By  on March 4, 1994

WASHINGTON -- A Food and Drug Administration proposal to limit two hormones used in moisturizers and to ban another type altogether is shaping up to be this year's big battle between the agency and the cosmetics industry.

"[The FDA] is taking the position that simply because an ingredient has a cosmetic purpose, at a certain level it becomes a drug," said Thomas J. Donegan Jr., vice president and general counsel for the Cosmetic Toiletry and Fragrance Association.

"They haven't raised any safety concerns. If they can document there is a legitimate safety concern -- and we don't think there is -- then they would have a legitimate reason to act."

Furthermore, if the FDA gets its way, Donegan said, the industry fears a precedent would be established for other ingredients. "We think this is a back door," he said.

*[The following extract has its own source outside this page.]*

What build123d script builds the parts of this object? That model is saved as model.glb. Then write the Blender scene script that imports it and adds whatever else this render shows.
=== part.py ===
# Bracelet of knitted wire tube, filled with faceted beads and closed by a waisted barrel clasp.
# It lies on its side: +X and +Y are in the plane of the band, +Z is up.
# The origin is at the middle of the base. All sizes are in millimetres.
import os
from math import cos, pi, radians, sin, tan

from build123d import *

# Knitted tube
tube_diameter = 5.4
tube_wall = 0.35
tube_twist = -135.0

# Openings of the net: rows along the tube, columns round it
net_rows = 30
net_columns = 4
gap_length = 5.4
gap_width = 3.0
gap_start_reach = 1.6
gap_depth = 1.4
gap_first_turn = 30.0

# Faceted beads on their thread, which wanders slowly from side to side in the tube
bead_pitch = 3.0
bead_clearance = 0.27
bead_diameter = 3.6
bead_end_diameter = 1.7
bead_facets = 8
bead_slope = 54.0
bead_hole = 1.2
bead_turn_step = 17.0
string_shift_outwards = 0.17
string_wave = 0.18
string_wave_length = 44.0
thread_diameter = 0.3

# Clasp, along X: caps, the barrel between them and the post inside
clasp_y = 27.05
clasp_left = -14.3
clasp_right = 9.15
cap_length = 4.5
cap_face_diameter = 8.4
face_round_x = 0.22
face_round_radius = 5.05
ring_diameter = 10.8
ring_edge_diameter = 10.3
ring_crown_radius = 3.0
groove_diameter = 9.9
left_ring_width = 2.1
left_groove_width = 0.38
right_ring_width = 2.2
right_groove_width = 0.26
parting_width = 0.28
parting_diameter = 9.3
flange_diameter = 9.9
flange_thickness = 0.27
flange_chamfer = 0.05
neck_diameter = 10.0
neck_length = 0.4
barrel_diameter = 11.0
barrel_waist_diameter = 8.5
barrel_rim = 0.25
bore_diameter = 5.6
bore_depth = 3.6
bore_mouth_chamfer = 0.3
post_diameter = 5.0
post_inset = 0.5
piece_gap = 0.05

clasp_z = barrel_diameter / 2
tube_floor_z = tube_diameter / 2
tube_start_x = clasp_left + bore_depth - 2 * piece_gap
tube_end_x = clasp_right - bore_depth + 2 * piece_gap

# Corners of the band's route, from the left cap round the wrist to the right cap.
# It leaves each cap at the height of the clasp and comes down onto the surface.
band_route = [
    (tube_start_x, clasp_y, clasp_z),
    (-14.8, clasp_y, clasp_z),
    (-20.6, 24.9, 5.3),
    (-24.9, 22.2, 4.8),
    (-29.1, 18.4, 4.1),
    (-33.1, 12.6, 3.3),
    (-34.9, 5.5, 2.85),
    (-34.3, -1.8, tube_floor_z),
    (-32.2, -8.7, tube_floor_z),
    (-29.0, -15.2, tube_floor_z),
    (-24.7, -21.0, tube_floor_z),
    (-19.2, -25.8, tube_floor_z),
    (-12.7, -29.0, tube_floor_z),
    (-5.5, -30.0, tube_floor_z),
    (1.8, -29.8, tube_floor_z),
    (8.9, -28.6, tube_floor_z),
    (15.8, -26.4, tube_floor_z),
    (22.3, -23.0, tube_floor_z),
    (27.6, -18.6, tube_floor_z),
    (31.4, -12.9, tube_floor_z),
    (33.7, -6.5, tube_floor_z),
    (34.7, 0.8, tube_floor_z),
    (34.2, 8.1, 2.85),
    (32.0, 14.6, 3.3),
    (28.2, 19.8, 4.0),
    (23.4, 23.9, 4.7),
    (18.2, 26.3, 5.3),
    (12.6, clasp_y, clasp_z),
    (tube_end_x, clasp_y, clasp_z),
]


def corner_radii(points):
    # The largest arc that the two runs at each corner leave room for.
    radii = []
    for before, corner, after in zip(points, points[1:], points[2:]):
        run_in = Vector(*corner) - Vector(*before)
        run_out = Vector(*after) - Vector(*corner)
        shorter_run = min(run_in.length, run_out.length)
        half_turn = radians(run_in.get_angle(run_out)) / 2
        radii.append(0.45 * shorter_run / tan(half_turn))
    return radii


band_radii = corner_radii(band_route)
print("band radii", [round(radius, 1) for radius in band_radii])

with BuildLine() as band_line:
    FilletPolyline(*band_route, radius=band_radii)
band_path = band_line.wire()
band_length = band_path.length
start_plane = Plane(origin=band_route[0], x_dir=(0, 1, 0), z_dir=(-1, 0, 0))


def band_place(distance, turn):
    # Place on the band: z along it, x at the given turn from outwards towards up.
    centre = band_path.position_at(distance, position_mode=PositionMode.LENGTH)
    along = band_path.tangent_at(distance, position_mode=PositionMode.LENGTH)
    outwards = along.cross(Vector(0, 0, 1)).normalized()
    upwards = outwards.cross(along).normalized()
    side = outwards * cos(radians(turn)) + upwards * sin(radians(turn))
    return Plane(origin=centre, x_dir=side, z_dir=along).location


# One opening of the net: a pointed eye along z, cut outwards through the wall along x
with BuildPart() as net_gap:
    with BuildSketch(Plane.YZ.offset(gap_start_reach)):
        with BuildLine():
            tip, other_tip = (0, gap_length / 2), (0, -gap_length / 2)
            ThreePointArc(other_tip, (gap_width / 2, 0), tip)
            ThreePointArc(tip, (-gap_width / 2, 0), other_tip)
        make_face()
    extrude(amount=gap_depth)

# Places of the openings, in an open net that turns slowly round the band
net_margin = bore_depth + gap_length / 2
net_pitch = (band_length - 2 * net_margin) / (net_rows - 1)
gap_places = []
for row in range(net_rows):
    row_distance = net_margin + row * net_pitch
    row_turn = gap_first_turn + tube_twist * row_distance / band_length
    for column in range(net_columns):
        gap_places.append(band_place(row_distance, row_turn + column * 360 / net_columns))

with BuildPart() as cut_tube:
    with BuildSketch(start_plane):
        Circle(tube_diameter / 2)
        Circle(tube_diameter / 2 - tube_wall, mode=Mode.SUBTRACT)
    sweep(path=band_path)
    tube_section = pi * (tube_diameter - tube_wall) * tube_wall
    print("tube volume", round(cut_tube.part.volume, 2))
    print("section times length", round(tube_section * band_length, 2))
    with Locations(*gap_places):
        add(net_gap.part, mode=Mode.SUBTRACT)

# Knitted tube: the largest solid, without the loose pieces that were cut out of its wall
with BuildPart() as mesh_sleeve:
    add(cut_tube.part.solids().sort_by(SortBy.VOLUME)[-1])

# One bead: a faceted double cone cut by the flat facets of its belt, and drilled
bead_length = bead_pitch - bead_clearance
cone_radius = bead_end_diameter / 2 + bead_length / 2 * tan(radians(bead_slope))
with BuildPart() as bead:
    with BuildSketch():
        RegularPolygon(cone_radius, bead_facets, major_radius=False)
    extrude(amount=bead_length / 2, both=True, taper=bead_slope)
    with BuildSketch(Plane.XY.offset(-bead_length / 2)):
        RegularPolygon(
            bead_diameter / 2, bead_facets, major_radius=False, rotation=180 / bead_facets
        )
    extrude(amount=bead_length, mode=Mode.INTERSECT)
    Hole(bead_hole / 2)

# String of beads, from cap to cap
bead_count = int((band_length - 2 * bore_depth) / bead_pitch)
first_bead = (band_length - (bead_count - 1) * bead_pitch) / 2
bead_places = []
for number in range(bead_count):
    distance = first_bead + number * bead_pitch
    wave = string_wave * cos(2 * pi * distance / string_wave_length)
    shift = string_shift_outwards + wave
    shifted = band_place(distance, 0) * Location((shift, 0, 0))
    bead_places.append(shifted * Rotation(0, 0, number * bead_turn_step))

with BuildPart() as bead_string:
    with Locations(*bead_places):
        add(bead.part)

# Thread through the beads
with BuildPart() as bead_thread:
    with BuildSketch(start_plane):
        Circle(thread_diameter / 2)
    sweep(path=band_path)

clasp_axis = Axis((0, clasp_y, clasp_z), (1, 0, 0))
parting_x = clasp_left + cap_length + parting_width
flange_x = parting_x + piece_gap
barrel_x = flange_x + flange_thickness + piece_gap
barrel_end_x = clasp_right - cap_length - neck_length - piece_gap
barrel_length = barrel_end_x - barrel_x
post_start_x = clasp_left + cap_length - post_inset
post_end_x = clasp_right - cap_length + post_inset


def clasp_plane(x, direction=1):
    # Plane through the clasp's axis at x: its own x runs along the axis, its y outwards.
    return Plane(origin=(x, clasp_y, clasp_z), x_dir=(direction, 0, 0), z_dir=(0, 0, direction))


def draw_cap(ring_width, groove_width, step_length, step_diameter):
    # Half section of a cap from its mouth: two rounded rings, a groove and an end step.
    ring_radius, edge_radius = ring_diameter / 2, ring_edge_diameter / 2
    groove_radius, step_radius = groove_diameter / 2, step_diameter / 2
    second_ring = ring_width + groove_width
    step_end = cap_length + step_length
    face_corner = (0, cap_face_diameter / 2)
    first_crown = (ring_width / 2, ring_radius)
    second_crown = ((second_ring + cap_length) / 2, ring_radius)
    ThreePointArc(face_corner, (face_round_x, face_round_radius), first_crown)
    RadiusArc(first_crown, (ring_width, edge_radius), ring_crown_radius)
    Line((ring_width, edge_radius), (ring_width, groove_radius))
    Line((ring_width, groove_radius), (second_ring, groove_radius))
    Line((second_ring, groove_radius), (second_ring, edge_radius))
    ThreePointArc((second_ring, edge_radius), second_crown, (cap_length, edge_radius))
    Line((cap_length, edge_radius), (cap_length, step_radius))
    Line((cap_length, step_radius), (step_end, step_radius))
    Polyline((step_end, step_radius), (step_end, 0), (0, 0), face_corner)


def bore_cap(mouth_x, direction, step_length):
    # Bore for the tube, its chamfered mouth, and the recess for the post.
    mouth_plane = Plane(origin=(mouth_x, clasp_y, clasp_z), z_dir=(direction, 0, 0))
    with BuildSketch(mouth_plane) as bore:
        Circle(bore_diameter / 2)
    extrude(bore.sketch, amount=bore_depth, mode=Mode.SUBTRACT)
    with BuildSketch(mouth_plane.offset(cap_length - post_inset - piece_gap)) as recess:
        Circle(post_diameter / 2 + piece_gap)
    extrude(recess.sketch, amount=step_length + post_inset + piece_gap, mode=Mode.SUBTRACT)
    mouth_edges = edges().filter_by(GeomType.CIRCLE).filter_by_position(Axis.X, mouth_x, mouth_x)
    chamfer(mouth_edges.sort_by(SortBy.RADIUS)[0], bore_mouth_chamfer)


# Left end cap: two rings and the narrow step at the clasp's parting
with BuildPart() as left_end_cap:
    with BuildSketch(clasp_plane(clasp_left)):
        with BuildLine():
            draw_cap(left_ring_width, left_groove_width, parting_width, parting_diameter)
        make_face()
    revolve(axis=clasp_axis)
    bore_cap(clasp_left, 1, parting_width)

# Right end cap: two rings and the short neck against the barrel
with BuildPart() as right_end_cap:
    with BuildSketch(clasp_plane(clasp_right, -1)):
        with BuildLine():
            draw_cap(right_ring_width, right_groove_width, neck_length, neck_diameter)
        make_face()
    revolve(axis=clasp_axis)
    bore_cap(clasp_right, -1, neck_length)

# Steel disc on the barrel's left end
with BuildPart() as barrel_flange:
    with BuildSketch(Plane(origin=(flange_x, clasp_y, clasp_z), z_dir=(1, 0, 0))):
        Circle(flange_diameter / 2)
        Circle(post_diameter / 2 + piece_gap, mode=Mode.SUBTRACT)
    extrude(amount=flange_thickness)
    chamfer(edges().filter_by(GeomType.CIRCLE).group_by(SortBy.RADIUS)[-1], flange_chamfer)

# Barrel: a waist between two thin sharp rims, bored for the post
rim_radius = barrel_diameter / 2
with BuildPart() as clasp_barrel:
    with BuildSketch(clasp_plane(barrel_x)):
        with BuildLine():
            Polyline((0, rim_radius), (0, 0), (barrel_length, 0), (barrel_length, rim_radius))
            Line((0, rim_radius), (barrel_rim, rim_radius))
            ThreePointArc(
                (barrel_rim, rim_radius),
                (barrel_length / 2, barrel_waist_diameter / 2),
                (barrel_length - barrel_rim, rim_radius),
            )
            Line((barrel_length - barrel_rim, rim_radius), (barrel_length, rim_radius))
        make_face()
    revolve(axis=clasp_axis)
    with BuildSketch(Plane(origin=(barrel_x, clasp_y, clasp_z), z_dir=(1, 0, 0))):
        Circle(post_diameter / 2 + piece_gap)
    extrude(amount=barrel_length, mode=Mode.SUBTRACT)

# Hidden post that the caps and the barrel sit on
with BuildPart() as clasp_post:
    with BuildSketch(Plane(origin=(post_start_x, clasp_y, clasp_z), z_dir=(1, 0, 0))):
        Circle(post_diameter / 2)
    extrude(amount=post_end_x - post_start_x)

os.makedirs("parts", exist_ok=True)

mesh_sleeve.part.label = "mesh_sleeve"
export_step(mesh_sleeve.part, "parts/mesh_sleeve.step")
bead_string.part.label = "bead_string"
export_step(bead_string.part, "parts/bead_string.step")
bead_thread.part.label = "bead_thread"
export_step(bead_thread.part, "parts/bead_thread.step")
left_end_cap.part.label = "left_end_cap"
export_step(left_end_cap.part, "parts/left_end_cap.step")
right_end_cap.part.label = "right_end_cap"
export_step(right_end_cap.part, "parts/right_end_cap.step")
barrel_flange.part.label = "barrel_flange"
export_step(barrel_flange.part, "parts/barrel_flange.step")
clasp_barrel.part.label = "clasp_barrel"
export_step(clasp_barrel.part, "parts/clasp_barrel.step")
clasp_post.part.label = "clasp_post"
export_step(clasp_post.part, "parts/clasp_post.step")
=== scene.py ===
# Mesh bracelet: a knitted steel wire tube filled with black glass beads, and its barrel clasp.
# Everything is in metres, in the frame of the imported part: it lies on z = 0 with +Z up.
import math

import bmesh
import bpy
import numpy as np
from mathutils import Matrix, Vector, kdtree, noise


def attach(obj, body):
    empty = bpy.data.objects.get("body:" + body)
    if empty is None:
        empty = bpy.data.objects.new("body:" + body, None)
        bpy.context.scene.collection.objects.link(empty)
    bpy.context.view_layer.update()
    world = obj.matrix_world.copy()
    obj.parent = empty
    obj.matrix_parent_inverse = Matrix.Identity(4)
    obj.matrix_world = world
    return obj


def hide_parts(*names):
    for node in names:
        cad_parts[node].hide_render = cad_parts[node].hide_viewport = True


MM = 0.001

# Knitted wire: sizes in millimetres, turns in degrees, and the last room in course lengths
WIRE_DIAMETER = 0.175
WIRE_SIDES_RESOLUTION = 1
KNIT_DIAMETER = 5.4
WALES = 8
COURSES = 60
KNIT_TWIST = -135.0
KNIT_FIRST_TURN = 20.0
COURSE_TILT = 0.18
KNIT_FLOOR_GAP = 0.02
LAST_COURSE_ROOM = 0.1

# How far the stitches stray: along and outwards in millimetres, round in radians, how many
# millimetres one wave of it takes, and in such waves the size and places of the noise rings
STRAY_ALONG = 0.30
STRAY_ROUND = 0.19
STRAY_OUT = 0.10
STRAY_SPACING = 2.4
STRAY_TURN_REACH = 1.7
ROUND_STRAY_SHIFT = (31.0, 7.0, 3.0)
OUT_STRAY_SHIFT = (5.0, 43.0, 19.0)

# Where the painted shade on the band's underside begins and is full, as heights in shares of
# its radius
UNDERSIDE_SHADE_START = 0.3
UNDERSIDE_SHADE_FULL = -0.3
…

In 1989, the agency proposed standards for over-the-counter drugs containing the hormones pregnenolone acetate or progesterone.

These same hormones are now the subject of the new limits being proposed for cosmetics.

The hormones, labeled by the CTFA as "classic cosmetic ingredients in classic cosmetics products," are used in moisturizers to retain water and firm the skin.

The proposals call for limiting the concentration of pregnenolone acetate to 0.5 percent and progesterone to 5 percent, based on a National Academy of Sciences and National Research Council study.

The study concluded that hormones not exceeding this level don't affect the "structure or function of the body." This is the standard by which a drug is measured.

In addition, the FDA wants to ban so-called "natural estrogens" in cosmetics, citing the lack of scientific data determining at what point the hormones affect the body's structure or function.

In proposing to stop estrogen use in cosmetics, the agency said it is erring on the side of caution because available data shows that "at some levels the ingredients affect the structure or function of the body."

John Bailey, acting branch chief of the FDA's Division of Cosmetics and Colors, said the FDA hasn't precluded the use of a similar regulatory format in the future for other ingredients.